ホスピス緩和ケア病棟から在宅医療へ
ホスピス緩和ケア病棟で17年余りいろいろな経験をさせていただきました。そこで学んだことの中から「看取り」について少し紹介します。
外科医だった頃の私は最後まで全力で治療することが医者としての役目であり、使命だと思っていましたので、病院での看取りというものは、助けてあげられなかった“敗北”だという意識がありました。
それも間違いではないと思いますが、医師としての力を全力で注いで治療をしてもなお最終的に助からなかった時、患者様やその家族は医師が全力を尽くしてくれたから納得の死だった、とは必ずしも思わないでしょう。
日本の医療は随分と進歩してきましたし、そのお陰で寿命も延びましたが、人の命には限りがあることは今も昔も変わりません。医師であっても助けられない命は当然あります。
また、昔と違い最近では病気が分かっても治療を望まない人もいますし、病気をきっかけに治療の時間は人生の終わりに向けて整理する時間に使いたいと話された方もおられました。
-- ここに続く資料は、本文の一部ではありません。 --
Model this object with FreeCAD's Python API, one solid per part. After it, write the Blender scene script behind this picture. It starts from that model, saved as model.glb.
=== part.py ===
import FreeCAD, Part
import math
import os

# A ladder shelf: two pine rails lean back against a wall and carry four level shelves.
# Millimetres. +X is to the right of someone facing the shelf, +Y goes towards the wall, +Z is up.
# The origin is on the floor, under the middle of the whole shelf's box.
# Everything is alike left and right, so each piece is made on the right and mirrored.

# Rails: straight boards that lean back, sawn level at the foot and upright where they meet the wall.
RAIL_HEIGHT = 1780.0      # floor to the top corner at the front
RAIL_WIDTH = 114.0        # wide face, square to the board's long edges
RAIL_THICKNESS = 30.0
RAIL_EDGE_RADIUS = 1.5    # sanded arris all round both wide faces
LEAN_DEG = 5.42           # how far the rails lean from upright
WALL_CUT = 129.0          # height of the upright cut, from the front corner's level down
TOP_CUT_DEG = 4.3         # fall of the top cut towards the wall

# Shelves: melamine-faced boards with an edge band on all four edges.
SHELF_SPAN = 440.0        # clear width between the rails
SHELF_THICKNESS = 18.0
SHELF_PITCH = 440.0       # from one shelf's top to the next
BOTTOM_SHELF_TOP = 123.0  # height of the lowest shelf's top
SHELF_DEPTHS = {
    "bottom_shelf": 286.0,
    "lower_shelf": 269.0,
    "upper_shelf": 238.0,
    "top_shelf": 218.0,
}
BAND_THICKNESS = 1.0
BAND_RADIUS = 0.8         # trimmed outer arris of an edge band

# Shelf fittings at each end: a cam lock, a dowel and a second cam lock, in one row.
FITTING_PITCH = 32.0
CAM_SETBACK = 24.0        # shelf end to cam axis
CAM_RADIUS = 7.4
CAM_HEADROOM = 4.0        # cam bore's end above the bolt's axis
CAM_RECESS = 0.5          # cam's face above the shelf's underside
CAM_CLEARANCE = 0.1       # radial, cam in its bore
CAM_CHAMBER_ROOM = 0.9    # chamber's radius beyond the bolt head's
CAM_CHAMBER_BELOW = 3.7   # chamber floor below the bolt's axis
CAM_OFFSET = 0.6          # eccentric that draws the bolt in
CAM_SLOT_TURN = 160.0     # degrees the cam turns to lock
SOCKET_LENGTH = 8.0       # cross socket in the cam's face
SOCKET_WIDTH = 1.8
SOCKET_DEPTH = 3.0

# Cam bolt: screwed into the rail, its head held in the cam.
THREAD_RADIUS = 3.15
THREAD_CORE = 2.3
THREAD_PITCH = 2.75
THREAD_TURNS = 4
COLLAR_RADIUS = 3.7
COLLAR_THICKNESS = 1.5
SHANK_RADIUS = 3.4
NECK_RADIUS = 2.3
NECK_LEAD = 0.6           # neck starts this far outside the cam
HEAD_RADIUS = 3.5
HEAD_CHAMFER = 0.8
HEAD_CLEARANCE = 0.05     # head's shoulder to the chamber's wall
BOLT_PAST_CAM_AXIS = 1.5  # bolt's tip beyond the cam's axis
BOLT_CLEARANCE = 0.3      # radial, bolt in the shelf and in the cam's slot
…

緩和ケア病棟では本人にもご自分の病状を正確に理解してもらい、これからのご希望を伺うことを大切にしていますが、同時に家族にとっても心残りのないと言いますか、振り返ったときに後悔が少なくなるような今まさにこの時間を大切に過ごして欲しいと思い伝えながら、スタッフは毎日心を込めて患者様やご家族と接しています。
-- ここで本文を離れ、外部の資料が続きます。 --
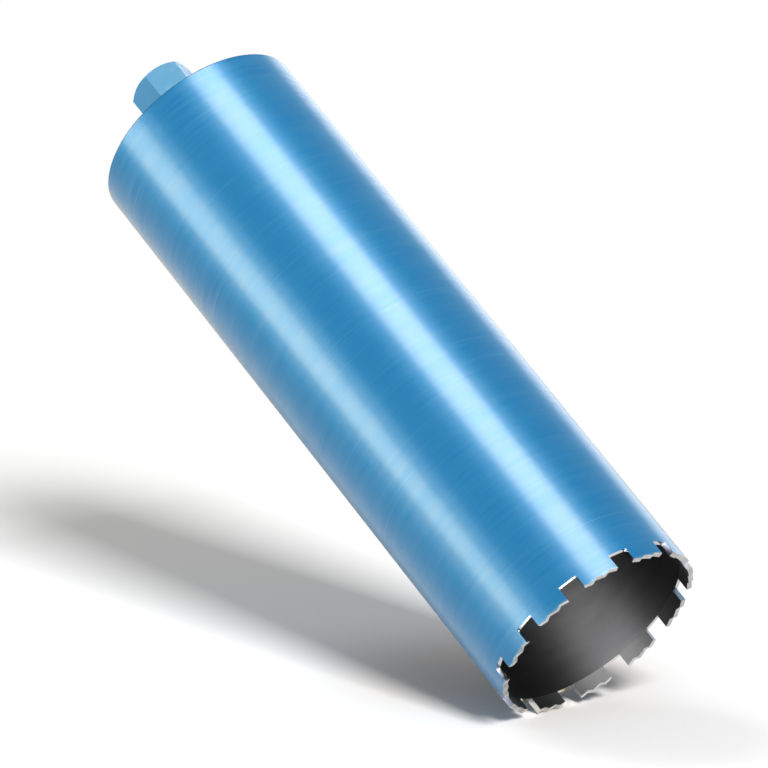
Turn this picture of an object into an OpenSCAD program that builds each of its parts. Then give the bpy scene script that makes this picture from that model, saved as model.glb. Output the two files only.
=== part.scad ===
// Diamond core bit for wet drilling in concrete and masonry.
// The bit stands on its crown: the cutting peaks lie on z = 0 and the threaded hub points up.
// Millimetres, +Z up, origin on the axis of the barrel.

/* [Barrel] */
// Drilling diameter, over the barrel and the segments
bit_d = 142; // [120:1:162]
// Length from the cutting peaks to the closed end of the barrel
drill_len = 450; // [300:10:500]
// Wall thickness of the barrel
barrel_wall = 3; // [2:0.1:3.4]
// Bevel on the outer edge of the closed end
end_bevel = 1; // [0.3:0.1:1.5]

/* [Crown] */
// Length of a segment along its outer face
seg_len = 24; // [18:0.5:25]
// Radial thickness of a segment
seg_thick = 3.5; // [3.4:0.1:5]
// Height of a segment, from the barrel to its cutting peaks
seg_height = 10; // [7:0.5:15]
// Distance between two cutting peaks along the outer face
tooth_pitch = 9.6; // [9:0.1:10.5]
// Part of that distance taken by the long ramp
tooth_ramp = 6.2; // [4:0.1:7]
// Flat land left on each cutting peak
tooth_land = 0.3; // [0.2:0.1:0.8]
// Depth of the valleys between the peaks
tooth_depth = 1.4; // [0.8:0.1:2.5]
// Distance of the first valley from the middle of the segment
tooth_shift = 6.2; // [5.4:0.1:6.8]

/* [Closed end] */
// Thickness of the end plate
plate_t = 8; // [5:0.5:14]
// Width of the hub over two opposite flats
hub_flats = 38; // [37:0.5:50]
// Height of the hub above the end plate
hub_height = 49; // [35:1:70]
// Slope of the turned chamfer on the hub's corners, in degrees
hub_slope = 40; // [20:1:50]
// Inset of the turned end inside the flats
hub_inset = 0.2; // [0.1:0.1:1]
// Diameter of the hub's spigot in the end plate
spigot_d = 36; // [35:0.5:37]
// Nominal diameter of the spindle thread
thread_d = 31.75; // [25:0.05:32]
// Lead-in around the mouth of the thread
thread_lead = 0.8; // [0.4:0.1:1.2]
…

患者様にとって最後まで自分で決断することができる人は、きっと自分の人生に“納得”という合格点を与えられるのだろうと思いますし、納得ができる人生の終え方をされた方は、やはり看取りも穏やかでした。
また、残された家族は遺族と呼ばれたりしますが、遺族にとっても納得できる看取りであったのかはとても大切なことだと学びました。
コロナが流行した頃は、大切な家族の最期に面会すらできないという悲惨な時期もありましたので、世の中には“納得できなかった大切な人の看取り”を経験された方は沢山おられると思います。
看取りだけではありませんが、緩和ケア病棟で学んだ多くのことを、これから地域に還元できるようにしていきたいと思っています。
ひとりひとりのご希望を伺い、大切にしながら患者様やご家族にとって納得ができる医療を提供できるクリニックを目指して参りたいと思います。
これからどうぞよろしくお願いいたします。